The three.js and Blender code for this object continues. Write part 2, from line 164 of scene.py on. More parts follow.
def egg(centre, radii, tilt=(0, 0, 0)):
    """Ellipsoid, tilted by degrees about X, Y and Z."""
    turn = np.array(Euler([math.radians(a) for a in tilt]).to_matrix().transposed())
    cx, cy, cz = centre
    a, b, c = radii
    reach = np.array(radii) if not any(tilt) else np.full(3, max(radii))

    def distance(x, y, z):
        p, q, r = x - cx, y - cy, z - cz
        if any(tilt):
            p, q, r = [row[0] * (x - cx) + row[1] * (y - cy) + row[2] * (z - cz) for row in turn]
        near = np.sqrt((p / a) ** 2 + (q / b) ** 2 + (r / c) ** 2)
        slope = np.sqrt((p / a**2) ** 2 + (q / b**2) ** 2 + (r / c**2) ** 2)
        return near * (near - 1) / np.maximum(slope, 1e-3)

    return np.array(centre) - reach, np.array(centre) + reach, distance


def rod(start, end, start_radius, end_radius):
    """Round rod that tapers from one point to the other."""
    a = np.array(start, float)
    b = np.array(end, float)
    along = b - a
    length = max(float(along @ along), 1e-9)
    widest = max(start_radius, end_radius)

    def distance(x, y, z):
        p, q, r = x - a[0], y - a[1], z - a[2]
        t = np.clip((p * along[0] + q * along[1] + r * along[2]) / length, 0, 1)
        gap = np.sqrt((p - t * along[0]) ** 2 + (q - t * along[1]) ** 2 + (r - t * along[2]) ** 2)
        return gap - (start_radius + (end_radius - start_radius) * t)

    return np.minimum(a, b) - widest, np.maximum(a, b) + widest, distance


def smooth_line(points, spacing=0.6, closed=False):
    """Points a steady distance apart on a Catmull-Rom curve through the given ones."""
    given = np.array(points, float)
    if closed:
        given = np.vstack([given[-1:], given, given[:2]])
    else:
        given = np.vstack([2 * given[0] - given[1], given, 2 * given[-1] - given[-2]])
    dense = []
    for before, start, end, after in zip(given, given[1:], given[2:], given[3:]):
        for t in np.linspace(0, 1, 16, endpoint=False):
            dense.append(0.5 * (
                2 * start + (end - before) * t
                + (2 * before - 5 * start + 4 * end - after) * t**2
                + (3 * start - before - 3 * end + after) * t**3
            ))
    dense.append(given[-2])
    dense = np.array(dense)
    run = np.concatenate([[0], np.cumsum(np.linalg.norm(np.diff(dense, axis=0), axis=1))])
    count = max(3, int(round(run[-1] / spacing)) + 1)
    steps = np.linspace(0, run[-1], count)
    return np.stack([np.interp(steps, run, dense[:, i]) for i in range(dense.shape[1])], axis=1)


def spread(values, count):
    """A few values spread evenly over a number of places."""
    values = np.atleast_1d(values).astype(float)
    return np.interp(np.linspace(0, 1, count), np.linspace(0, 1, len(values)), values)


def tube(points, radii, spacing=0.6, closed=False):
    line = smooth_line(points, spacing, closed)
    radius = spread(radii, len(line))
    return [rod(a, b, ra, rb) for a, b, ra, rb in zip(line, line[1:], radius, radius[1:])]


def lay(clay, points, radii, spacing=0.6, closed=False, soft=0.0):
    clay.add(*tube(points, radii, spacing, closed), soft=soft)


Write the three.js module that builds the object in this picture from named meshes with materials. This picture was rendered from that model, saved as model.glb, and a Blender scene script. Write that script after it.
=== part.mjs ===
________________________________________
§ Written problem
Set all of the records down again, exactly as they stand.

§ Answer in full
The three.js and Blender code for this object continues. Write part 2, from line 164 of scene.py on. More parts follow.
def egg(centre, radii, tilt=(0, 0, 0)):
    """Ellipsoid, tilted by degrees about X, Y and Z."""
    turn = np.array(Euler([math.radians(a) for a in tilt]).to_matrix().transposed())
    cx, cy, cz = centre
    a, b, c = radii
    reach = np.array(radii) if not any(tilt) else np.full(3, max(radii))

    def distance(x, y, z):
        p, q, r = x - cx, y - cy, z - cz
        if any(tilt):
            p, q, r = [row[0] * (x - cx) + row[1] * (y - cy) + row[2] * (z - cz) for row in turn]
        near = np.sqrt((p / a) ** 2 + (q / b) ** 2 + (r / c) ** 2)
        slope = np.sqrt((p / a**2) ** 2 + (q / b**2) ** 2 + (r / c**2) ** 2)
        return near * (near - 1) / np.maximum(slope, 1e-3)

    return np.array(centre) - reach, np.array(centre) + reach, distance


def rod(start, end, start_radius, end_radius):
    """Round rod that tapers from one point to the other."""
    a = np.array(start, float)
    b = np.array(end, float)
    along = b - a
    length = max(float(along @ along), 1e-9)
    widest = max(start_radius, end_radius)

    def distance(x, y, z):
        p, q, r = x - a[0], y - a[1], z - a[2]
        t = np.clip((p * along[0] + q * along[1] + r * along[2]) / length, 0, 1)
        gap = np.sqrt((p - t * along[0]) ** 2 + (q - t * along[1]) ** 2 + (r - t * along[2]) ** 2)
        return gap - (start_radius + (end_radius - start_radius) * t)

    return np.minimum(a, b) - widest, np.maximum(a, b) + widest, distance


def smooth_line(points, spacing=0.6, closed=False):
    """Points a steady distance apart on a Catmull-Rom curve through the given ones."""
    given = np.array(points, float)
    if closed:
        given = np.vstack([given[-1:], given, given[:2]])
    else:
        given = np.vstack([2 * given[0] - given[1], given, 2 * given[-1] - given[-2]])
    dense = []
    for before, start, end, after in zip(given, given[1:], given[2:], given[3:]):
        for t in np.linspace(0, 1, 16, endpoint=False):
            dense.append(0.5 * (
                2 * start + (end - before) * t
                + (2 * before - 5 * start + 4 * end - after) * t**2
                + (3 * start - before - 3 * end + after) * t**3
            ))
    dense.append(given[-2])
    dense = np.array(dense)
    run = np.concatenate([[0], np.cumsum(np.linalg.norm(np.diff(dense, axis=0), axis=1))])
    count = max(3, int(round(run[-1] / spacing)) + 1)
    steps = np.linspace(0, run[-1], count)
    return np.stack([np.interp(steps, run, dense[:, i]) for i in range(dense.shape[1])], axis=1)


def spread(values, count):
    """A few values spread evenly over a number of places."""
    values = np.atleast_1d(values).astype(float)
    return np.interp(np.linspace(0, 1, count), np.linspace(0, 1, len(values)), values)


def tube(points, radii, spacing=0.6, closed=False):
    line = smooth_line(points, spacing, closed)
    radius = spread(radii, len(line))
    return [rod(a, b, ra, rb) for a, b, ra, rb in zip(line, line[1:], radius, radius[1:])]


def lay(clay, points, radii, spacing=0.6, closed=False, soft=0.0):
    clay.add(*tube(points, radii, spacing, closed), soft=soft)


Write the three.js module that builds the object in this picture from named meshes with materials. This picture was rendered from that model, saved as model.glb, and a Blender scene script. Write that script after it.
=== part.mjs ===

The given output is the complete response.